In his role as commander in chief, the president had to appoint
generals subject to Senate confirmation. In an extremely politicized era, Lincoln acquiesced to the long traditional practice of appointing well-known politicians as “political generals.” He became amused and sometimes irritated by the process, but believed it was necessary in the beginning months of building up a huge army.
Lincoln allowed the custom to flourish for several reasons. First, governors and senators used their political influence as a form of military patronage. As a reward for political loyalty, or to accede to the wishes of political blocs of voters, influential leaders recommended men whose résumés consisted not of military experience but of political allegiance. Thus, Massachusetts governor John A. Andrew appointed Benjamin Butler, wealthy lawyer and powerful politician, to the overall command of the four Massachusetts regiments at the beginning of the war.
In May, Lincoln wrote to calm an irritated New York governor Edwin Morgan, a Republican governor he could not afford to upset.

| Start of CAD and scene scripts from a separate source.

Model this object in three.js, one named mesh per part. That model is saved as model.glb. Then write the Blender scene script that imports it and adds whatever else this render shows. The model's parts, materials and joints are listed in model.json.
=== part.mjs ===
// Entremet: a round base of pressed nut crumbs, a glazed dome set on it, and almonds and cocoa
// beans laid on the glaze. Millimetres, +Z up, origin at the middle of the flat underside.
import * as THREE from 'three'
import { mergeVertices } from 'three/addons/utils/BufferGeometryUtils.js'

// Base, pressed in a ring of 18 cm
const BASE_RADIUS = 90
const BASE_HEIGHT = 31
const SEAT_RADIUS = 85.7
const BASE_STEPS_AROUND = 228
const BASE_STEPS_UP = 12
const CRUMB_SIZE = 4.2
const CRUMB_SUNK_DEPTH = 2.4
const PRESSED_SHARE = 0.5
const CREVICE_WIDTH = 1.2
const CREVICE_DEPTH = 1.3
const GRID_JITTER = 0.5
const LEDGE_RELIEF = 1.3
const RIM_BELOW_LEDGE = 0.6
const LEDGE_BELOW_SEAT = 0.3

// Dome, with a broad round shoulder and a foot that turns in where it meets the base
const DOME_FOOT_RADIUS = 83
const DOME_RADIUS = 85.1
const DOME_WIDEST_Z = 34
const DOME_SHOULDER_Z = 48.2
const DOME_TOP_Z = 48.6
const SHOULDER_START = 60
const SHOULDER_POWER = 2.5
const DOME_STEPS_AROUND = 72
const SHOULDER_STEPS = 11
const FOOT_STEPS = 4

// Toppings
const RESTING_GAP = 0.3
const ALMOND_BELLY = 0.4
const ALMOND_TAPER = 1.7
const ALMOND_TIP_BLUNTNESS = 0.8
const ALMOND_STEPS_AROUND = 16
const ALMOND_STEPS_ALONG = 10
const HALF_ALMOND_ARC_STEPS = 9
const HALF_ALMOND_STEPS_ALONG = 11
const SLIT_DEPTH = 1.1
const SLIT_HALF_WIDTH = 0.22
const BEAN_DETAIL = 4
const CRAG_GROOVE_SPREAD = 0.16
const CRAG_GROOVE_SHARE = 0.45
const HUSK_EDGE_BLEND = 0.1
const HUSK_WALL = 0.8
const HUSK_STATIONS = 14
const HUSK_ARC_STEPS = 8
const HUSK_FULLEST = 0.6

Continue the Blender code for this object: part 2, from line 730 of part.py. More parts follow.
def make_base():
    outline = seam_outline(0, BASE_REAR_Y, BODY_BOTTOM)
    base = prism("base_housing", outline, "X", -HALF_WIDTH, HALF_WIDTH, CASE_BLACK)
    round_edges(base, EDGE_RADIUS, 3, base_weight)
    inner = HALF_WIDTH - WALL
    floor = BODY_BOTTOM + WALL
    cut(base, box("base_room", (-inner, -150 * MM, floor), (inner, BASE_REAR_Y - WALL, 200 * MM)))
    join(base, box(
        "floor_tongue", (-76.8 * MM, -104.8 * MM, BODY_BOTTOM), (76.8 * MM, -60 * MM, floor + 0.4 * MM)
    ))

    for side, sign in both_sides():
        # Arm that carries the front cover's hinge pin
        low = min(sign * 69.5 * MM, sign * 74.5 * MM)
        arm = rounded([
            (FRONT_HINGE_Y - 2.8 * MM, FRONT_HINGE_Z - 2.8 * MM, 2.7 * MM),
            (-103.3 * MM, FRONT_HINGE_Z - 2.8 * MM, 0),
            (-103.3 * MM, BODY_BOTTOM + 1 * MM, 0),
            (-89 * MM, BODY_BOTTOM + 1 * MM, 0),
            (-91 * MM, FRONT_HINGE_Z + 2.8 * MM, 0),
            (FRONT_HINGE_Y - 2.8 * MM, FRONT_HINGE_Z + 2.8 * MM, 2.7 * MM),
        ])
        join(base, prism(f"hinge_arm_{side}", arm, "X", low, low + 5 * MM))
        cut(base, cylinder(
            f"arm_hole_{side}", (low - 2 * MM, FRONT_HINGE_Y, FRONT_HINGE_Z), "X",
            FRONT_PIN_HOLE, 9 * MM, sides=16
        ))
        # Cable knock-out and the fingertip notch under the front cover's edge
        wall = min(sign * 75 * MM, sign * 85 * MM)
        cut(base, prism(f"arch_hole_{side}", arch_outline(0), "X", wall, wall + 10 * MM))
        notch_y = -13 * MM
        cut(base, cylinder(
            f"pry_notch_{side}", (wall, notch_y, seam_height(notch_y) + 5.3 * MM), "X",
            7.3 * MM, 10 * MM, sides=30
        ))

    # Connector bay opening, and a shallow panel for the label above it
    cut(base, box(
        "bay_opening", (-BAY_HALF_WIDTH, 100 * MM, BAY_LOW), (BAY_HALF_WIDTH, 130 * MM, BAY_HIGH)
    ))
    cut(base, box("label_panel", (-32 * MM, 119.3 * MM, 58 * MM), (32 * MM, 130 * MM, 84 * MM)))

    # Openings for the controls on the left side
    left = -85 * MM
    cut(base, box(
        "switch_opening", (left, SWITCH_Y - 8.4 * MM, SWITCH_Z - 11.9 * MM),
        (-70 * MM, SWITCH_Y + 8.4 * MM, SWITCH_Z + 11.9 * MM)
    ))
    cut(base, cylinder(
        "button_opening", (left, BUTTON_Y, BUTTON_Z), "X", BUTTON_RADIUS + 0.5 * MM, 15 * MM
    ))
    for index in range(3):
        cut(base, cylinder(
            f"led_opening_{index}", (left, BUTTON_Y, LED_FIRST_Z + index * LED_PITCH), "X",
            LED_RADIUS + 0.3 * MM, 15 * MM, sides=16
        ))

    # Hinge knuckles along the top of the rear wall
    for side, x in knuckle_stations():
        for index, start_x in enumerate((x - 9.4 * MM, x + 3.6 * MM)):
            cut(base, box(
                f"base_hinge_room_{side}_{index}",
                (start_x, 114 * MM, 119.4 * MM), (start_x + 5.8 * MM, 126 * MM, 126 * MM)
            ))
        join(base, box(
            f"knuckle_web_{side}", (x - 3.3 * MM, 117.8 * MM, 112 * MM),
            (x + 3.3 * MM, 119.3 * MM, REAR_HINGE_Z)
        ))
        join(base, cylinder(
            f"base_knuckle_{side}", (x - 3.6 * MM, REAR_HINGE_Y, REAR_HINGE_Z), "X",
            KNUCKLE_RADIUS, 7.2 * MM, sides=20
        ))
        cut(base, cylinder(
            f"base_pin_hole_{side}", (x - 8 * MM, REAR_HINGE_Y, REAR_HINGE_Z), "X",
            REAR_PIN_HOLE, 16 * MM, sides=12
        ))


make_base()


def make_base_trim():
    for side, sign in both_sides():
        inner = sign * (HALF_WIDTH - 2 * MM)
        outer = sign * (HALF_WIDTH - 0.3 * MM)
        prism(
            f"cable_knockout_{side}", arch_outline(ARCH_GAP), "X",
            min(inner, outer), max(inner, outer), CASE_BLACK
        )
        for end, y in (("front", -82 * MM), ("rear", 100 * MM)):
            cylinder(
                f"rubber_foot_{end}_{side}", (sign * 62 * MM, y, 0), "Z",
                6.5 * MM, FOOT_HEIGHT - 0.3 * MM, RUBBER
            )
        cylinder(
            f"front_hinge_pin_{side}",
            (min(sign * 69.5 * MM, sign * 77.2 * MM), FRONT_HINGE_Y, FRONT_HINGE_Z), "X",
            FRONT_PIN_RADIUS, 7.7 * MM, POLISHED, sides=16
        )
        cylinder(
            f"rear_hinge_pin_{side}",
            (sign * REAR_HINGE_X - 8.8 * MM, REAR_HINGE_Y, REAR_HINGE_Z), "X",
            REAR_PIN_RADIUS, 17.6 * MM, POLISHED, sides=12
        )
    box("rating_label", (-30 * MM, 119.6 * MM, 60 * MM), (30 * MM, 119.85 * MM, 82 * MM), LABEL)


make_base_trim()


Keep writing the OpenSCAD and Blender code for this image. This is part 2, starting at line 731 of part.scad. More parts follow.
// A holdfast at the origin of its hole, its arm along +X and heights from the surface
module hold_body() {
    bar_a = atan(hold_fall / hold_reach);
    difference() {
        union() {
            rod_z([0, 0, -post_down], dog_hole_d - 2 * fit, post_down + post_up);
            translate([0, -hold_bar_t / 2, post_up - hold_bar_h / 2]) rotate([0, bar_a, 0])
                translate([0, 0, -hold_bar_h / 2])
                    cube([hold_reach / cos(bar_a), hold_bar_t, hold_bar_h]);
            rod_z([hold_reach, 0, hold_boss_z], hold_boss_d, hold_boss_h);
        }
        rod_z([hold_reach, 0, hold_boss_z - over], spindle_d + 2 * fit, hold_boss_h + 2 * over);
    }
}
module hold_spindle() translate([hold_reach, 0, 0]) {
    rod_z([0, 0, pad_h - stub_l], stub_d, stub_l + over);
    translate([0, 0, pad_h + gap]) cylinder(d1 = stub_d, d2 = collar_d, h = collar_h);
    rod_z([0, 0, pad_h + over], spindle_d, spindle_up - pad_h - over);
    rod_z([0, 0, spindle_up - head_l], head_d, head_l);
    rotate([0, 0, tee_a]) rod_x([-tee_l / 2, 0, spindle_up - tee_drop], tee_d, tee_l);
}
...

Morgan was angry that the “Union Defense Committee” of the city of New York was raising fourteen regiments “quite independent and irrespective of authority from the Executive of New York.” The governor complained that this action “cannot fail to result in confusion and serious disaster.” Lincoln’s answer was a masterpiece of diplomacy. He distinguished between a substantial wrong and a technical wrong in the question of jurisdiction. In his final sentence to Morgan, Lincoln summed up the attitude he had taken about raising an army. “The enthusiastic uprising of the people in our cause, is our great reliance; and we can not safely give it any check, even though it overflows, and runs in channels not laid down in any chart.”
Second, the appointment of a wide range of political generals helped foster the political allegiance of German, Irish, Polish, and other ethnic groups. On May 13, 1861, Lincoln wrote to Simon Cameron to recommend Carl Schurz, who had raised four German regiments in New York, for brigadier general. “I am for it, unless there be some valid reason against it.” A number of the ethnic political generals, like Schurz and Franz Sigel, became outstanding recruiters, expanding their ranks to great effect. Sigel was extremely popular with German recruits who proudly shouted, “I fights mit Sigel!”